Task: All lines from the one with "Keep writing the" through the one with "and y how much", and only those, are to be reproduced exactly, both ends included.

Provided entries:
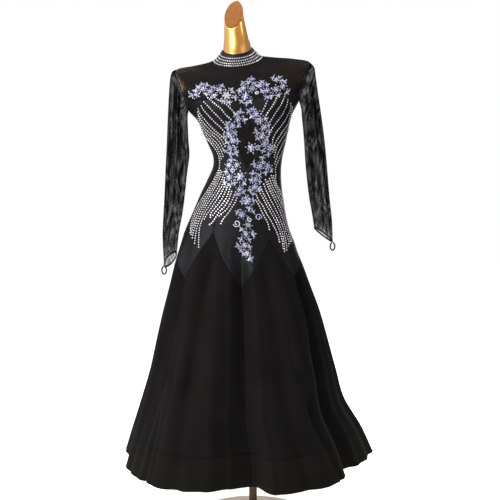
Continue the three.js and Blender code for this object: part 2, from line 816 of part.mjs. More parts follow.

* * *

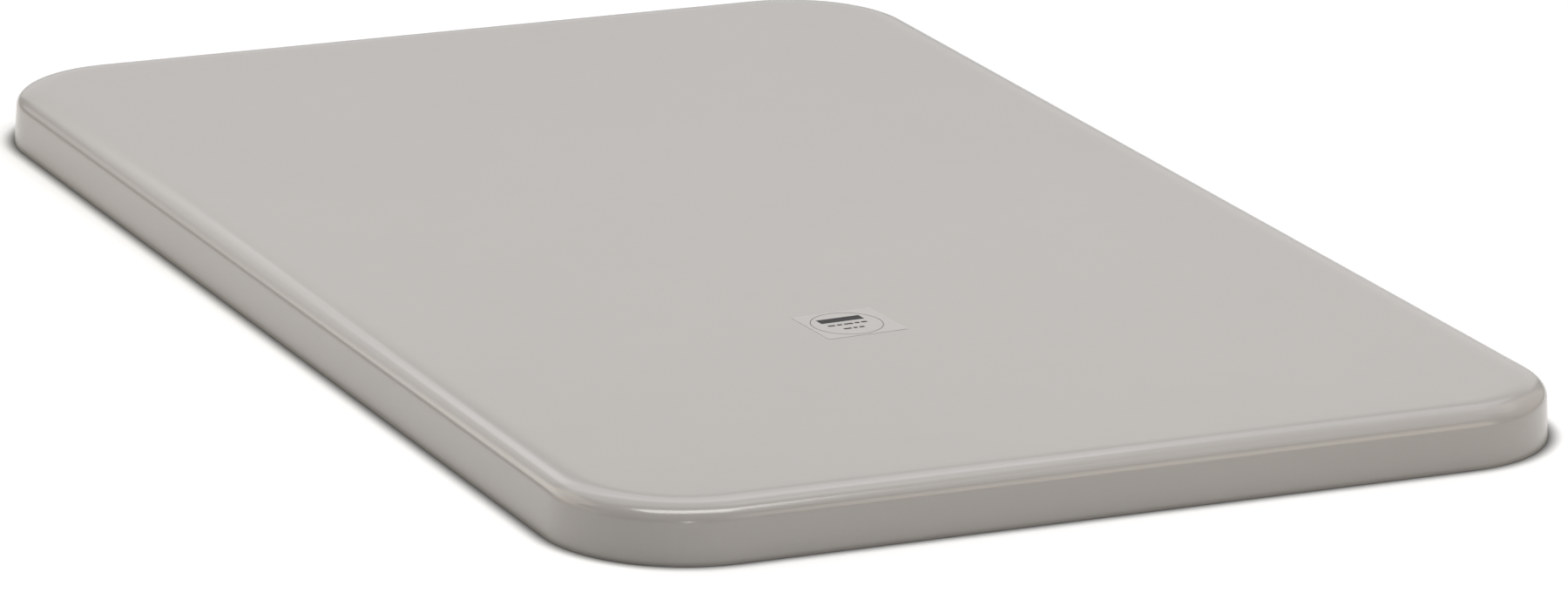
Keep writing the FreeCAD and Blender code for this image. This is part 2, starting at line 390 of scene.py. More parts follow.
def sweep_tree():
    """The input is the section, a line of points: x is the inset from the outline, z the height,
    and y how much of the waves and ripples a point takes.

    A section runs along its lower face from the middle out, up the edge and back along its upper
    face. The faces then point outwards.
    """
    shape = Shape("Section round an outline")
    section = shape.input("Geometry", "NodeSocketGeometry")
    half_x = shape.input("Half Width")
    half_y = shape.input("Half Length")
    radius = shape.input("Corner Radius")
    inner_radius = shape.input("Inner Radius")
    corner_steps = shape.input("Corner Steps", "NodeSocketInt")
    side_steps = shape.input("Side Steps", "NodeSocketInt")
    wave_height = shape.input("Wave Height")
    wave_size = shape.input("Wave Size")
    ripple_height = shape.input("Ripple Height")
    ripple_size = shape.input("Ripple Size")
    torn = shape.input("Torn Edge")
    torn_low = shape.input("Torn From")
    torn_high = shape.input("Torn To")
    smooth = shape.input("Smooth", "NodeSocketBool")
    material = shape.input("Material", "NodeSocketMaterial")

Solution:
Keep writing the FreeCAD and Blender code for this image. This is part 2, starting at line 390 of scene.py. More parts follow.
def sweep_tree():
    """The input is the section, a line of points: x is the inset from the outline, z the height,
    and y how much of the waves and ripples a point takes.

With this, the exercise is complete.